Cumulative Approximations

If we are willing to accept a slightly lower level of independence, we can achieve an approximation to that achieved with the independent approximations method, but with far less resourcing.

Suppose we define, $A^{[j]}_n$ such that $A^{[j]}_n = \frac{1}{n} \sum f(x_i); \quad i = j, j+1, j+2, ,,, n+j-1$.

Clearly,  $A^{}_n$ corresponds to our standard value of $A_n$.

This way, the sequence $\{ A^{[j]}_n \},\; j = 1,2,3, …k$ represents $k$ separate estimates, each based on a different (but not independent) seed.

For k=40, one can infer that the expected estimate is $0.85555 \pm 0.00010$. Note that:

• the true value 0.85562 falls within this 68% confidence interval of  $x \in [0.85545, 0.85565]$
• the upper bound of the 95% confidence interval suggests an upper bound error of ~ 0.00020
• this uncertainty estimate is consistent with the previous method of independent approximates.

Recall that although it is typically expensive to calculate $f$, one does not need to run the entire analysis 40 times to use this method. You just need to do calculate $f$ for the for first $n=1040$ and then take $k$ consecutive subsets of length $n$ to determine the approximants. Furthermore, obviously, one can choose a different width other than $k=40$. Interestingly, the calculated uncertainty is very robust/smooth to this width.For example, for $k=200$ results in an almost identical standard deviation of 0.00012.
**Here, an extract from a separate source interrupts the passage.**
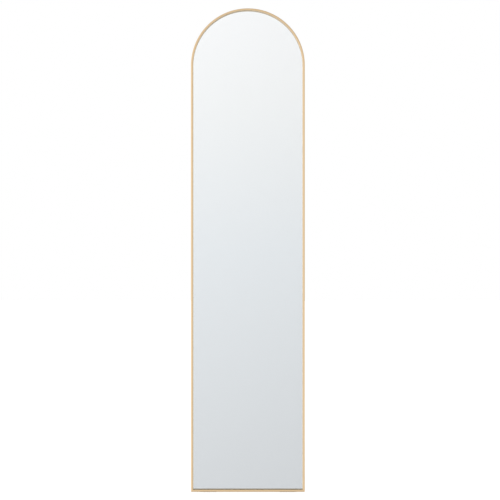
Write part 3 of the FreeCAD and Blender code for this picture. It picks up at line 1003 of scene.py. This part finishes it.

One can realise that if we since we are using an additive recurrence model, taking progressive / consecutive subsequences is equivalent to selecting the sequence of seed values $\alpha_0$ for each samples to be simply an arithmetic progression.

Furthermore, this method can work for any approximant that is based on an extensible low-discrepancy sequence. This includes the additive recurrence sequences, and Halton sequences, but not the lattices.

The simplicity, robustness, computational efficiency and generalized applicability of this final method, would suggest that with all other things being equal, this is the preferred method to estimate underlying uncertainties.